# Physically Stopping Bugs from Entering



## wac_432 (Apr 25, 2017)

This year it's earwigs. Last year it was ants. The year before that stinkbugs. Spiders always.

My 60-year-old place backs on a wild hillside and my yard is a mess of weeds and crawling insect life for 5 months, then it's dead (but still buggy) for the rest of the year. It sits on a slab that may have cracks and holes. The exterior wall coating is stucco down to the slab, and there's probably gaps at ground level for creepy-crawlies. The windows are aluminum with the weather stripping long gone. There's a sliding glass door (no screen) in the same condition, and a front door also with no seal.
　
I'm planning major renovations within the next 3 years, and I just want to do triage right now. No new windows, no new doors, no foundation or stucco work. Just basic emergency repairs that can be reasonably done in 60-120 minute chunks. I know what to do to seal the front door. I need suggestions/thoughts on the rest.
　
*Windows and sliding glass door (sideways sliders with aluminum frames) no screen on the door and screens on windows are so loose as to be useless: *

What's the best way to cut down on the bug traffic on the superhighway that are my shotty windows? I'm thinking cleaning the tracks and applying self-adhesive silicon sweeps to the inside top and bottom of the window frames. There's plenty of gap to fit the sweeps into the track. 
Then foam tape on the window side where frame hits sash. Maybe rubber or neoprene?
　
*Foundation/Wall/Ground Interface:* 

I want to dig out a defensive barrier around the house, since the wall and foundation are in such rough shape. Right now it's just dirt and grass (during the rainy season) right up to the wall. What stops, or at least discourages bugs? I've got one small tree to deal with (that will necessarily be inside the barrier), but no shrubbery or foliage otherwise. There are trees and plants in the yard that will drop leaves on it, so it needs to be reasonably rake-able. I'm fine with hitting the barrier with roundup to prevent plant incursion. I do plan on using a garden liner to make it look somewhat decent.

How deep should I go? What should I fill the trench with?

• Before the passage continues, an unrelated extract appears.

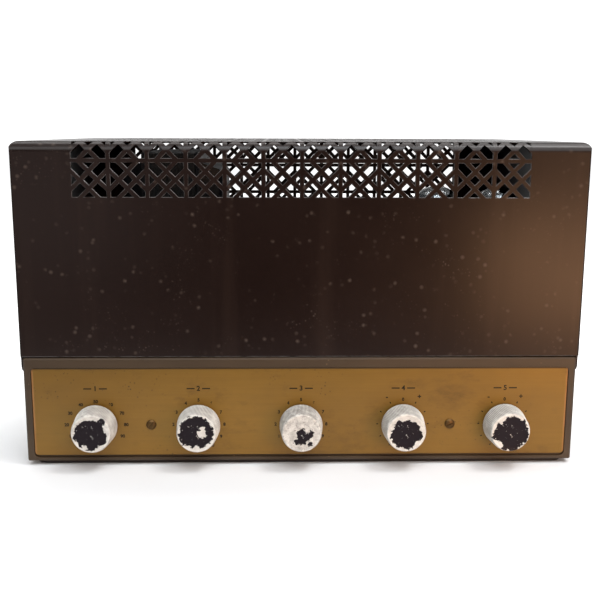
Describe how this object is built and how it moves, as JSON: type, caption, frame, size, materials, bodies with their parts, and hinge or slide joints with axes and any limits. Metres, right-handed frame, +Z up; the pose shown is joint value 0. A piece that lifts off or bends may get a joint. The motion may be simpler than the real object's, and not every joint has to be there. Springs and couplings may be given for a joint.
{
  "type": "tube amplifier",
  "caption": "Valve integrated amplifier: folded steel chassis with a brass control panel and round knobs, under a brown steel cover pierced with a square lattice.",
  "frame": {"origin": "centre of the bottom plate's underside, on the surface that the amplifier stands on", "axes": "+Z up, the knobs face -Y, +X to the right as seen from the knobs"},
  "size_m": [0.382, 0.2798, 0.2225],
  "materials": {
    "cover_enamel": "semi-gloss dark brown enamel, dusty and worn",
    "chassis_enamel": "grey-brown enamel, worn",
    "panel_brass": "brushed, stained",
    "pan_enamel": "dull dark enamel",
    "knob_plastic": "flaking whitish coat over black",
    "plated_steel": "dulled plating",
    "phenolic": "matte laminate",
    "black_bakelite": "moulded, slightly glossy",
    "lamination": "bare stacked edges",
    "bell_enamel": "black enamel",
    "valve_glass": "clear",
    "can_aluminium": "drawn, satin",
    "grommet_rubber": "matte"
  },
  "bodies": {
    "amplifier": {"cover": "cover_enamel", "chassis": "chassis_enamel", "front_panel": "panel_brass", "bottom_plate": "pan_enamel", "panel_screw_left": "plated_steel", "panel_screw_right": "plated_steel", "selector_frame": "plated_steel", "selector_wafer_front": "phenolic", "selector_wafer_rear": "phenolic", "pot_level": "plated_steel", "pot_loudness": "plated_steel", "pot_bass": "plated_steel", "pot_treble": "plated_steel", "power_transformer_core": "lamination", "power_transformer_bell_left": "bell_enamel", "power_transformer_bell_right": "bell_enamel", "output_transformer_core": "lamination", "output_transformer_bell_left": "bell_enamel", "output_transformer_bell_right": "bell_enamel", "rectifier_glass": "valve_glass", "rectifier_base": "black_bakelite", "rectifier_socket": "black_bakelite", "output_valve_1_glass": "valve_glass", "output_valve_1_base": "black_bakelite", "output_valve_1_socket": "black_bakelite", "output_valve_2_glass": "valve_glass", "output_valve_2_base": "black_bakelite", "output_valve_2_socket": "black_bakelite", "small_valve_1": "valve_glass", "small_valve_2": "valve_glass", "small_valve_3": "valve_glass", "small_valve_4": "valve_glass", "small_valve_1_socket": "black_bakelite", "small_valve_2_socket": "black_bakelite", "small_valve_3_socket": "black_bakelite", "small_valve_4_socket": "black_bakelite", "filter_can_1": "can_aluminium", "filter_can_2": "can_aluminium", "input_jack_strip": "phenolic", "speaker_terminals": "phenolic", "ac_outlet_1": "black_bakelite", "ac_outlet_2": "black_bakelite", "fuse_holder": "black_bakelite", "fuse_cap": "black_bakelite", "cord_grommet": "grommet_rubber", "tag_strip_1": "phenolic", "tag_strip_2": "phenolic"},
    "selector_control": {"knob_selector": "knob_plastic", "shaft_selector": "plated_steel", "selector_rotor_front": "phenolic", "selector_rotor_rear": "phenolic"},
    "level_control": {"knob_level": "knob_plastic", "shaft_level": "plated_steel"},
    "loudness_control": {"knob_loudness": "knob_plastic", "shaft_loudness": "plated_steel"},
    "bass_control": {"knob_bass": "knob_plastic", "shaft_bass": "plated_steel"},
    "treble_control": {"knob_treble": "knob_plastic", "shaft_treble": "plated_steel"}
  },
  "joints": [
    {"name": "selector_turn", "type": "hinge", "parent": "amplifier", "child": "selector_control", "pos_m": [-0.14122, -0.1219, 0.0292], "axis": [0, 1, 0], "range_deg": [-120, 120]},
    {"name": "level_turn", "type": "hinge", "parent": "amplifier", "child": "level_control", "pos_m": [-0.07061, -0.1219, 0.0292], "axis": [0, 1, 0], "range_deg": [-150, 150]},
    {"name": "loudness_turn", "type": "hinge", "parent": "amplifier", "child": "loudness_control", "pos_m": [0, -0.1219, 0.0292], "axis": [0, 1, 0], "range_deg": [-150, 150]},
    {"name": "bass_turn", "type": "hinge", "parent": "amplifier", "child": "bass_control", "pos_m": [0.07061, -0.1219, 0.0292], "axis": [0, 1, 0], "range_deg": [-150, 150]},
    {"name": "treble_turn", "type": "hinge", "parent": "amplifier", "child": "treble_control", "pos_m": [0.14122, -0.1219, 0.0292], "axis": [0, 1, 0], "range_deg": [-150, 150]}
  ]
}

I'm thinking something inhospitable to bug life, like inorganic rubber mulch. Maybe pea gravel? Is there a type of mulch that repels insects? Should I line it? Will I need to spray it to preventing nesting or burrowing in the fill?
I plan to dig down an expose the top inch of the slab so that I can keep the stucco/concrete interface dry, (it doesn't rain for 9 months of the year), clear, and open for spray or DE.


----------



## MTN REMODEL LLC (Sep 11, 2010)

WAC.....

Keep it simple ...... for ten to twenty bucks you can get BOTH a lawn insectacide and a gallon of liquid to spray around your foundation both outside and inside...... it will dramatically cut down on your insect problems.

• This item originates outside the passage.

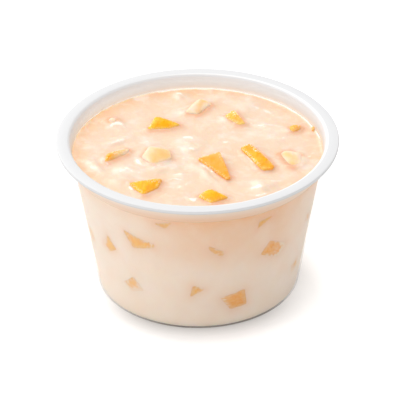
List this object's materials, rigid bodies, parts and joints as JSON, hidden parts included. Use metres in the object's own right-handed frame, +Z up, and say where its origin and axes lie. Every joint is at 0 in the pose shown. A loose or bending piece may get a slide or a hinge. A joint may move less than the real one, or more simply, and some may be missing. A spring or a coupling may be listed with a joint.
{
  "type": "fromage frais pot",
  "caption": "Small round translucent plastic pot with a flat rim, filled with fromage frais and diced yellow fruit.",
  "frame": {"origin": "centre of the pot's foot, on the surface it stands on", "axes": "+Z up along the pot's axis, -Y towards the side that the picture shows"},
  "size_m": [0.075, 0.075, 0.0426],
  "materials": {
    "white_plastic": "satin",
    "cream": "glossy",
    "fruit": "glossy",
    "coated_fruit": "glossy"
  },
  "bodies": {
    "root": {"pot": "white_plastic", "fromage_frais": "cream", "fruit_top_a": "fruit", "fruit_top_b": "coated_fruit", "fruit_top_c": "fruit", "fruit_top_d": "fruit", "fruit_top_e": "fruit", "fruit_top_f": "coated_fruit", "fruit_top_g": "fruit", "fruit_top_h": "fruit", "fruit_top_i": "coated_fruit", "fruit_top_j": "fruit", "fruit_top_k": "fruit", "fruit_top_l": "coated_fruit", "fruit_wall_m": "fruit", "fruit_wall_n": "fruit", "fruit_wall_o": "fruit", "fruit_wall_p": "fruit", "fruit_wall_q": "fruit", "fruit_wall_r": "fruit", "fruit_wall_s": "fruit", "fruit_wall_t": "fruit", "fruit_wall_u": "fruit", "fruit_wall_v": "fruit", "fruit_wall_w": "fruit", "fruit_wall_back_1": "fruit", "fruit_wall_back_2": "fruit", "fruit_wall_back_3": "fruit", "fruit_wall_back_4": "fruit", "fruit_wall_back_5": "fruit", "fruit_wall_back_6": "fruit", "fruit_wall_back_7": "fruit", "fruit_wall_back_8": "fruit", "fruit_wall_back_9": "fruit", "fruit_wall_back_10": "fruit"}
  },
  "joints": []
}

Spend the rest of your money in improving/ maintaining your property.


----------



## Nik333 (Mar 1, 2015)

I had a neighbor, a military wife, who swore by steel wool stuck in every crack & around windows. She was petrified by bugs & we lived on the more jungle-like side of a Hawaiian island.


----------



## ChicoBugGuy (May 4, 2017)

Besides a physical barrier, you could also make environmental barriers. Insects need moisture to live. If you remove the moisture sources insects wont be able to live. Look for leaking faucets, air conditioners lines that sweat, and air conditioning coil drains. Put rock near your home vs mulch. 

I would second some sort of product to control the insects. Many of the pests you mentioned would be controlled well with a Boron based bait like niban. It comes in granules you can spread with a seed spreader. Boron is organic so the bait is one that most people are comfortable with.


----------



## wac_432 (Apr 25, 2017)

I've used sprays, DE, and boron in the past, but they are not very effective because dirt and associated organic material comes right up to the foundation and absorbs the chemicals when there's any water present. Moisture drips off my metal roof most nights and quickly neutralizes the chemicals.
So I intend to install gutters, and put in an inorganic barrier. The internet thinks crushed rock or rubber mulch is the way to go. I guess I'll head over to the landscaping forum to see if anyon there has done something similar.


----------